Namun tampaknya pencapresan Jokowi, dan banyak yang meramalkan ia hampir pasti menjadi presiden, juga dilandasi pertimbangan mendasar (fundamental) yang bersifat ekonomi dan jangka panjang. Faktor fundamental itu pertama; Jokowi dikenal sebagai figur jujur dan bersih dan terus membenahi birokrasi di tempat memimpin (Surakarta dan DKI Jakarta).

Kedua; PDIP diperkirakan menguasai mayoritas kursi DPR sehingga pemerintahan lebih stabil. Keputusan atau kebijakan di bidang ekonomi lebih mudah diambil tanpa faktor transaksional. Dengan demikian dunia usaha lebih tenang menjalankan bisnis. Tidak seperti sekarang kabinet diwarnai koalisi pelangi yang sering menghambat peluncuran kebijakan ekonomi yang positif.

Ketiga; pilpres diperkirakan satu putaran sehingga masa tunggu bagi dunia usaha lebih singkat. Setelah pilpres maka dunia usaha bisa segera melanjutkan usaha. Keempat; Jokowi mendapat dukungan dari masyarakat sipil secara luas. Ini memungkinkan pemerintahannya lebih stabil karena tak diganggu protes masyarakat.

Kelima; banyak kalangan bahkan membuat proyeksi lebih jauh, yaitu andai Jokowi menjadi presiden dan pemerintahannya efektif dan bersih maka ada beberapa sektor usaha yang prospektif atau melaju cepat, yaitu infrastruktur, properti, perbankan, dan otomotif.

Syarat Berusaha

Namun, ada beberapa syarat yang dituntut oleh dunia usaha bila kelak Jokowi terpilih menjadi presiden. Pertama; kabinet, khususnya posisi kunci di bidang ekonomi, seperti menko ekuin, menkeu, menteri BUMN, dan menteri ESDM ditempati orang yang benar-benar kompeten.

Selama ini sudah beredar kabinet bayangan yang disusun oleh PDIP jika nanti Jokowi dan PDIP memimpin di eksekutif dan legislatif. Namun banyak diisi oleh kader banteng bermoncong putih yang saat ini di parlemen. Ada baiknya PDIP mempertimbangkan pola kabinet ahli (zaken kabinet) zaman Soeharto.

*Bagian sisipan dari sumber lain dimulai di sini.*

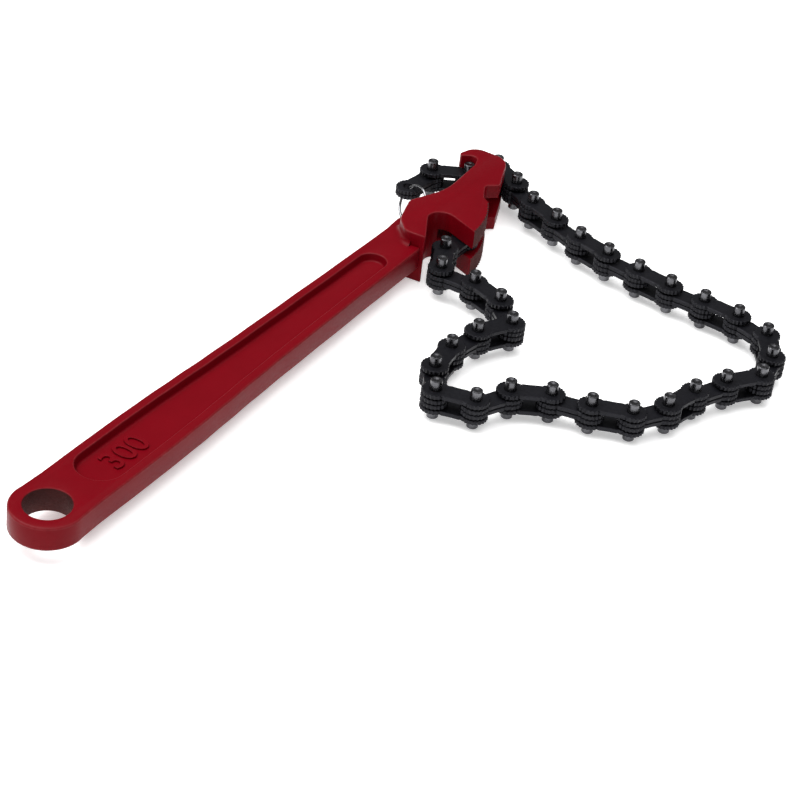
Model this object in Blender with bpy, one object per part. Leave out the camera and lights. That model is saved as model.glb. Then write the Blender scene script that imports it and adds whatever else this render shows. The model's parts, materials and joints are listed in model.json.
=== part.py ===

Terlepas dari kekurangan rezim Orba, salah satu kebaikannya adalah dalam menyusun kabinet. Soeharto jeli memilih orang-orang yang ahli di bidangnya, yaitu orang nonbirokrasi dan nonpolitis, seperti pakar dari perguruan tinggi. PDIP bisa mencontohnya. Kedua; Jokowi dan jajarannya harus punya visi khusus di bidang ekonomi. Masa depan paling dekat adalah Masyarakat Ekonomi ASEAN 2015. Artinya, Jokowi dan jajarannya harus memberi landasan kuat lewat berbagai kebijakan supaya dunia usaha Indonesia bisa bersaing dengan sesama negara ASEAN.

Tahun 2015 barangkali isu pengetatan likuiditas oleh Bank Sentral AS direalisasikan. Ini juga membawa berbagai persoalan ekonomi serius bagi Indonesia, antara lain kemerosotan kurs rupiah terhadap dolar AS dan kemeningkatan suku bunga akibat antisipasi BI menahan kurs rupiah/dolar AS supaya tidak terjun bebas.

Ketiga; Jokowi dan jajarannya harus memiliki diplomasi luar negeri yang baik. Banyak pihak menyebut diplomasi luar negeri kita selama ini lemah. Dengan kelemahan itu, Indonesia mudah dipermainkan oleh lembaga ekonomi internasional, seperti IMF dan WTO serta negara seperti AS (dalam kontrak pertambangan). Hal ini bisa diatasi asalkan Jokowi tepat memilih menlu dan dubes.